Why is history important for STEM students?
I believe the best way to contribute to the knowledge of this generation, and to make the best possible future for the world, is to expand our imagination of what's possible. One of the things you often find in history is that people make choices that turn out to be not very beneficial for them because at the time they were facing a problem, they couldn't imagine anything other than a binary option, or they couldn't draw on other traditions and ways they translate into their own problem.
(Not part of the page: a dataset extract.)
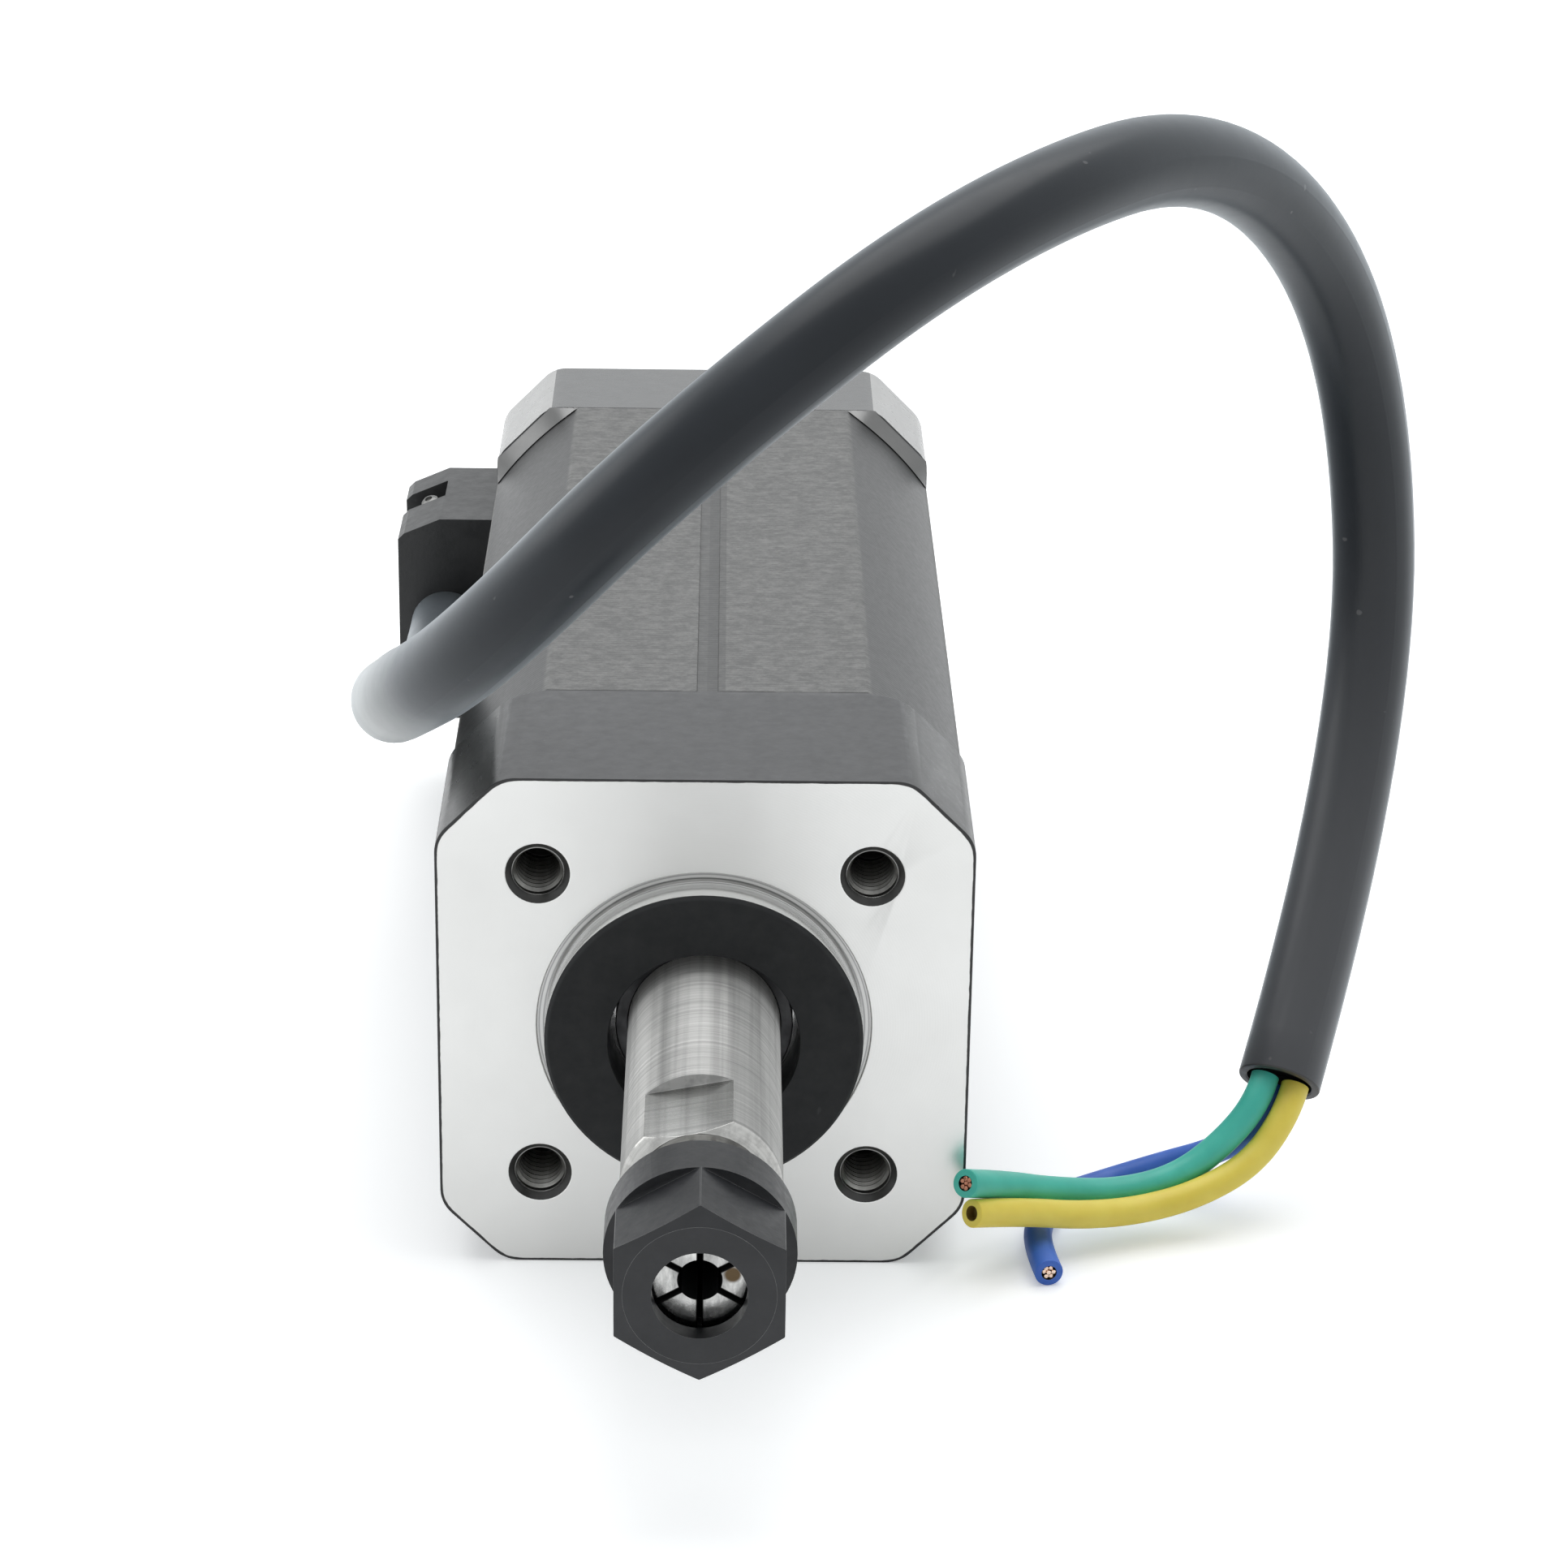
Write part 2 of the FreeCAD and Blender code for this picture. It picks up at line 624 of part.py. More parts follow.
def bearing(name, start, width, bore, outer, count):
    """Grooved races, balls in a cage and two shields held by the outer race."""
    pitch = (bore + outer) / 2
    ball = (outer - bore) * ball_share
    middle = start + width / 2
    end = start + width
    groove = (pitch, middle, ball + ball_clearance)
    land_in = pitch - (outer - bore) * land_share
    land_out = pitch + (outer - bore) * land_share
    seat = land_out + shield_lap
    lid = shield_thickness
    race = new_body(name + "_outer_race")
    profile = [(land_out, start + lid), (seat, start + lid), (seat, start), (outer, start), (outer, end)]
    profile += [(seat, end), (seat, end - lid), (land_out, end - lid)]
    turned(race, [profile])
    turned(race, [groove], cut=True)
    race = new_body(name + "_inner_race")
    turned(race, [box(bore, land_in, start, end)])
    turned(race, [groove], cut=True)
    shields = new_body(name + "_shields")
    eye = land_in + shield_gap
    turned(shields, [box(eye, seat, start, start + lid), box(eye, seat, end - lid, end)])
    cage = new_body(name + "_cage")
    pocket = ball + cage_clearance
    rim = pocket + cage_rim
    turned(cage, [box(pitch - cage_half_wall, pitch + cage_half_wall, middle - rim, middle + rim)])
    hole = sideways(cage, [(middle, 0, pocket)], overrun, pitch + cage_half_wall + overrun, cut=True)
    ring_of(cage, [hole], count)
    spheres = []
    for i in range(count):
        angle = 2 * math.pi * i / count
        sphere = doc.addObject("Part::Sphere", name + "_ball")
        bind(sphere, "Radius", ball)
        bind(sphere, "Placement.Base.x", pitch * math.cos(angle))
        bind(sphere, "Placement.Base.y", middle)
        bind(sphere, "Placement.Base.z", pitch * math.sin(angle))
        spheres.append(sphere)
    balls = doc.addObject("Part::Compound", name + "_balls")
    balls.Label = name + "_balls"
    balls.Links = spheres
    exported.append(balls)


def preload_washer():
    inner = rear_outer_radius - washer_width
    outer = rear_outer_radius - washer_gap
    turned(new_body("preload_washer"), [box(inner, outer, rear_bearing_end, rear_seat_end)])


def tie_screws():
    body = new_body("tie_screws")
    shank = across(body, [(tie_offset, tie_offset, tie_radius)], tie_tip, tie_seat)
    head_end = tie_seat + tie_head_height
    head = across(body, [(tie_offset, tie_offset, tie_head_radius)], tie_seat, head_end)
    hexagon = []
    for i in range(6):
        angle = math.radians(60 * i)
        across_head = tie_socket_radius * math.cos(angle)
        up_head = tie_socket_radius * math.sin(angle)
        hexagon.append((tie_offset + across_head, tie_offset + up_head))
    socket = across(body, [hexagon], head_end - tie_socket_depth, head_end, cut=True)
    ring_of(body, [shank, head, socket], 4)


def spring_collet():
    body = new_body("spring_collet")
    band = collet_face + collet_cone
    profile = [(collet_bore, collet_face), (collet_face_radius, collet_face), (collet_head_radius, band)]
    profile += [(collet_head_radius, groove_front), (collet_groove_radius, groove_front)]
    profile += [(collet_groove_radius, groove_rear), (collet_taper_radius, groove_rear)]
    profile += [(collet_radius_at(collet_rear), collet_rear), (collet_bore, collet_rear)]
    turned(body, [profile])
    half = collet_slit / 2
    reach = collet_head_radius + overrun
    front_slit = across(body, [mirrored_box(half, collet_bore / 2, reach)],
                        collet_face, collet_rear - collet_slit_end, cut=True)
    rear_slit = across(body, [box(collet_bore / 2, reach, -half, half)],
                       collet_face + rear_slit_start, collet_rear, cut=True)
    ring_of(body, [front_slit, rear_slit], 6)


def collet_nut():
    body = new_body("collet_nut")
    front = nut_face
    mouth = collet_face_radius + cone_clearance
    throat = collet_head_radius + cone_clearance
    ring_radius = collet_groove_radius + ring_clearance
    ring_front = groove_front + ring_clearance
    ring_rear = groove_rear - ring_clearance
    thread = thread_radius + nut_clearance
    band = collet_face + collet_cone
    profile = [(mouth, front), (nut_radius - nut_front_bevel, front)]
    profile += [(nut_radius, front + nut_front_bevel_long), (nut_radius, nut_rear - nut_rear_bevel)]
    profile += [(nut_radius - nut_rear_bevel, nut_rear), (thread, nut_rear), (thread, ring_rear)]
    profile += [(ring_radius, ring_rear), (ring_radius, ring_front), (throat, ring_front), (throat, band)]
    profile += [(mouth, collet_face)]
    turned(body, [profile])
    flat = across(body, [box(nut_flat_half, nut_radius + overrun, -nut_flat_half, nut_flat_half)],
                  front, nut_rear - nut_collar, cut=True)
    ring_of(body, [flat], 6)


def outlet_block():
    body = new_body("outlet_block")
    side = square_half
    brink = block_half - block_slope_drop
    right = [(-side, block_half), (-side - block_slope_start, block_half)]
    right += [(-side - block_slope_end, brink), (-side - block_depth, brink - block_edge)]
    outline = right + [(x, -y) for x, y in reversed(right)]
    across(body, [outline], block_front, block_rear)
    room_start = block_front + block_front_wall
    room = box(room_start, room_start + block_room_length, -block_room_half, block_room_half)
    sideways(body, [room], -side - block_depth + block_wall, -side, cut=True)
    across(body, [(-side - cable_out, -cable_drop, cable_radius)], block_front, room_start, cut=True)
    floor = -side - notch_floor
    notches = [(notch_along, notch_offset, notch_radius), (notch_along, -notch_offset, notch_radius)]
    sideways(body, notches, -side - block_depth, floor, cut=True)
    holes = [(notch_along, notch_offset, clamp_radius), (notch_along, -notch_offset, clamp_radius)]
    sideways(body, holes, floor, -side, cut=True)


def outlet_screws():
    body = new_body("outlet_screws")
    floor = -square_half - notch_floor
    crown = floor - clamp_head_height
    places = ((notch_along, notch_offset), (notch_along, -notch_offset))
    sideways(body, [(y, z, clamp_radius) for y, z in places], floor, floor + clamp_length)
    sideways(body, [(y, z, clamp_head_radius) for y, z in places], crown, floor)
    half = clamp_slot / 2
    slots = []
    for y, z in places:
        slots.append(box(y - half, y + half, z - clamp_slot_reach, z + clamp_slot_reach))
    sideways(body, slots, crown, crown + clamp_slot_depth, cut=True)


def tube(label, points, radius, report=True):
    """Round cord of straight runs joined by tangent arcs."""
    places = [FreeCAD.Vector(*point) for point in points]
    edges = []
    radii = []
    start = places[0]
    for before, corner, after in zip(places, places[1:], places[2:]):
        into = (corner - before).normalize()
        out = (after - corner).normalize()
        turn = into.getAngle(out)
        trim = 0.45 * min((corner - before).Length, (after - corner).Length)
        radii.append(trim / math.tan(turn / 2))
        a = corner - into * trim
        b = corner + out * trim
        inward = (out - into).normalize()
        centre = corner + inward * math.hypot(trim, radii[-1])
        middle = centre - inward * radii[-1]
        edges.append(Part.LineSegment(start, a).toShape())
        edges.append(Part.Arc(a, middle, b).toShape())
        start = b
    edges.append(Part.LineSegment(start, places[-1]).toShape())
    spine = Part.Wire(edges)
    heading = (places[1] - places[0]).normalize()
    section = Part.Wire([Part.Circle(places[0], heading, radius).toShape()])
    shape = spine.makePipeShell([section], True, True)
    wanted = math.pi * radius ** 2 * spine.Length
    if abs(shape.Volume - wanted) > 0.01 * wanted:
        raise RuntimeError("%s volume %.1f, wanted %.1f" % (label, shape.Volume, wanted))
    thing = doc.addObject("Part::Feature", label)
    thing.Label = label
    thing.Shape = shape
    thing.Placement = FreeCAD.Placement()
    exported.append(thing)
    if report:
        print(label, "length %.1f" % spine.Length, "radii", [round(r, 1) for r in radii])
    return shape


def cable_and_wires():
    """The cable as it lies in the photo, and its three wires to their cut ends."""
    exit_x = -square_half.value - cable_out.value
    exit_z = -cable_drop.value
    room = block_front.value + block_front_wall.value
    sheath = [(exit_x, room, exit_z), (-26, 81, -0.5), (-26.1, 66, 4), (-26.1, 46, 11), (-25.8, 24, 18)]
    sheath += [(-24, 2, 26.5), (-17, -16, 37), (-2.2, -24, 55), (19, -14, 69.5), (39, 11, 69.5)]
    sheath += [(53.6, 32, 48), (57, 33.5, 12), (47.2, 11, -10)]
    tube("cable_sheath", sheath, cable_radius.value)
    green = [(46.01, 10.76, -9.26), (45.33, 9.19, -10.79), (42.6, 7.9, -13.9), (38.7, 6.8, -16.7)]
    green += [(33.6, 5.7, -17.5), (28.6, 4.15, -16.6), (24.9, 1.4, -14.6), (22.2, -1.6, -12.8)]
    yellow = [(48.46, 10.35, -9.93), (47.77, 8.76, -11.49), (45.2, 7.38, -16), (40.6, 6.2, -18.6)]
    yellow += [(35.6, 4.6, -19.2), (30.65, 2.69, -18.44), (26, 0.88, -17.02), (22.1, -1, -16)]
    blue = [(47.09, 12, -11), (46.42, 10.45, -12.52), (44.8, 10.4, -14.4), (42.1, 10.8, -16.3)]
    blue += [(38.1, 11.8, -18.3)]
    blue += [(33.4, 11.5, -19.6), (29.5, 9.3, -19.8), (27.5, 5.4, -19.84), (27, 0.9, -19.84)]
    blue += [(27.7, -3.6, -19.82)]
    tube("wire_green", green, wire_radius.value)
    tube("wire_yellow", yellow, wire_radius.value)
    tube("wire_blue", blue, wire_radius.value)


def phase_leads():
    """Three insulated leads from the windings through the rear cap to the end of the sheath."""
    x = -square_half.value - cable_out.value
    start = block_front.value + block_front_wall.value
    along = notch_along.value
    tip = (stack_rear + insulator_wall + insulator_skirt + lead_end_gap).value
    reach = -(rear_outer_radius + boss_wall + lead_radius + lead_gap).value
    shapes = []
    for i in (-1, 0, 1):
        z = -cable_drop.value + i * lead_spacing.value
        points = [(x, start, z), (x, along, z), (reach, along, z), (reach, tip, z)]
        shapes.append(tube("lead", points, lead_radius.value, report=False))
        doc.removeObject(exported.pop().Name)
    leads = doc.addObject("Part::Feature", "phase_leads")
    leads.Label = "phase_leads"
    leads.Shape = Part.makeCompound(shapes)
    leads.Placement = FreeCAD.Placement()
    exported.append(leads)


front_end_cap()
rear_end_cap()
stator_core()
insulator("insulator_front", stack_front, -1)
insulator("insulator_rear", stack_rear, 1)
coils("coils_phase_a", 0)
coils("coils_phase_b", 60)
coils("coils_phase_c", 120)
spindle_shaft()
rotor()
bearing("front_bearing", front_seat_wall, front_bearing_width, shaft_radius, front_outer_radius, 8)
bearing("rear_bearing", rear_bearing_front, rear_bearing_width, rear_shaft_radius, rear_outer_radius, 7)
preload_washer()
tie_screws()
spring_collet()
collet_nut()
outlet_block()
outlet_screws()
phase_leads()
cable_and_wires()
doc.recompute()

faults = []
for thing in doc.Objects:
    if "Invalid" in thing.State or "Error" in thing.State:
        faults.append(thing.Label + " " + ",".join(thing.State))
for thing in exported:
    if thing.Shape.isNull() or not thing.Shape.isValid() or not thing.Shape.Solids:
        faults.append(thing.Label + " shape")
if faults:
    raise RuntimeError("; ".join(faults))
for thing in exported:
    thing.Shape.exportStep("parts/%s.step" % thing.Label)
    print("%-26s %2d solids %9.2f mm3" % (thing.Label, len(thing.Shape.Solids), thing.Shape.Volume))
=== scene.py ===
import json
import math
import random

import bmesh
import bpy
from mathutils import Matrix, Vector

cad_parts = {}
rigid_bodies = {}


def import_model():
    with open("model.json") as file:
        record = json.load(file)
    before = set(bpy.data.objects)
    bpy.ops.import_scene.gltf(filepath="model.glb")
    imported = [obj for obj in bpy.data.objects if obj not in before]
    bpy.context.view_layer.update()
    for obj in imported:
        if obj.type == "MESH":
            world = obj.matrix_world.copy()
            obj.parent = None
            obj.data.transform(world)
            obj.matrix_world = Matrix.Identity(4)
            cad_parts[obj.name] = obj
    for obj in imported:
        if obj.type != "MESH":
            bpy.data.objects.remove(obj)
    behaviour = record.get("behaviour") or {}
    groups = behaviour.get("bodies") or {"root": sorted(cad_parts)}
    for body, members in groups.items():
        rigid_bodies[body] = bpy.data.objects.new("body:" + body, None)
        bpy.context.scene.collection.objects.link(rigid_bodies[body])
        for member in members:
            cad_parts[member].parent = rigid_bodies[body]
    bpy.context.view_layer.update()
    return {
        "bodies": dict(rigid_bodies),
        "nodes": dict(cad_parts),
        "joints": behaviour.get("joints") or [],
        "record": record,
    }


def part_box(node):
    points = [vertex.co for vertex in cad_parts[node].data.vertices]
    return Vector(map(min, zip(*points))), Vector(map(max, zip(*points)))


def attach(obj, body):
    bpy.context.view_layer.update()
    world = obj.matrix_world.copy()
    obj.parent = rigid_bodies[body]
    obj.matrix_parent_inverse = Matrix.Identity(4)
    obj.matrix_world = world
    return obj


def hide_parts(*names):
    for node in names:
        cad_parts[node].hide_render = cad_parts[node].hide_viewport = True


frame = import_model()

MM = 0.001
scene = bpy.context.scene

# Camera at the photograph's viewing angle
CAMERA_PLACE = (1.2, -305.2, 147.1)
CAMERA_RIGHT = (0.9999, -0.0099, 0.0141)
CAMERA_UP = (-0.0092, 0.3827, 0.9238)
CAMERA_BACK = (-0.0145, -0.9238, 0.3825)
LENS = 98.62


def make_camera():
    data = bpy.data.cameras.new("camera")
    data.lens = LENS
    data.sensor_width = 36
    data.clip_start = 0.01
    data.clip_end = 20
    camera = bpy.data.objects.new("camera", data)
    scene.collection.objects.link(camera)
    turn = Matrix((CAMERA_RIGHT, CAMERA_UP, CAMERA_BACK)).transposed()
    camera.matrix_world = Matrix.Translation(Vector(CAMERA_PLACE) * MM) @ turn.to_4x4()
    scene.camera = camera


make_camera()

# Routes of the cable and its wires in millimetres
CABLE = [(-26, 95.5, -0.5), (-26, 81, -0.5), (-26.1, 66, 4), (-26.1, 46, 11), (-25.8, 24, 18),
         (-24, 2, 26.5), (-17, -16, 37), (-2.2, -24, 55), (19, -14, 69.5), (39, 11, 69.5),
         (53.6, 32, 48), (57, 33.5, 12), (47.2, 11, -10)]
GREEN = [(46.01, 10.76, -9.26), (45.33, 9.19, -10.79), (42.6, 7.9, -13.9), (38.7, 6.8, -16.7),
         (33.6, 5.7, -17.5), (28.2, 4.15, -16.53), (24, 1.11, -14.36), (20.8, -2.9, -12.2)]
YELLOW = [(48.46, 10.35, -9.93), (47.77, 8.76, -11.49), (45, 7.06, -15.31), (40.31, 5, -17.21),
          (35.38, 3.73, -18.08), (30.44, 1.88, -17.55), (25.6, 0.03, -16.26), (21.36, -3.44, -14.59)]
BLUE = [(47.09, 12, -11), (46.42, 10.45, -12.52), (44.8, 10.4, -14.4), (42.1, 10.8, -16.3),
        (38.1, 11.8, -18.1), (33.4, 11.5, -19.6), (29.5, 9.3, -19.8), (27.5, 5.4, -19.84),
        (27, 0.9, -19.84), (27.7, -3.6, -19.82)]
CABLE_RADIUS = 3.4
WIRE_RADIUS = 1.15
CABLE_BORE = 2.85
CABLE_SIDES = 48
WIRE_SIDES = 40
WIRE_BORE = 0.62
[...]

It's important for people who will go on to become political leaders or intellectual figures or innovators to understand some of the complexity involved in operating across systems with very distinct historical characteristics. I think many people who get involved in the humanities in general and in history in particular do it because they want to find a better way to have a conversation about things that matter with people they don't already agree with. When we simply discuss the things that are in front of us with our own perspective as the guiding compass, we miss a lot of opportunities for thinking outside of ourselves.
What do you like to do in your free time?
There are all sorts of things I do to make sure that I don't just stay in my head. In addition to doing calligraphy, I am a potter, so sometimes I do ceramics. I enjoy cooking. I am a fencer and a martial artist. When I was doing postdoctoral research at Harvard, I worked at a press that used 19th-century technology to print things. I learned how to set type. I learned how to carve plates to make intaglio prints.
Of course, I love to travel. That's one of the best parts of the job. I get to go all over the place chasing down materials. I get to visit all sorts of beautiful, interesting places. When you're a historian, your laboratory is the world—and the more you study it, the more interesting it becomes.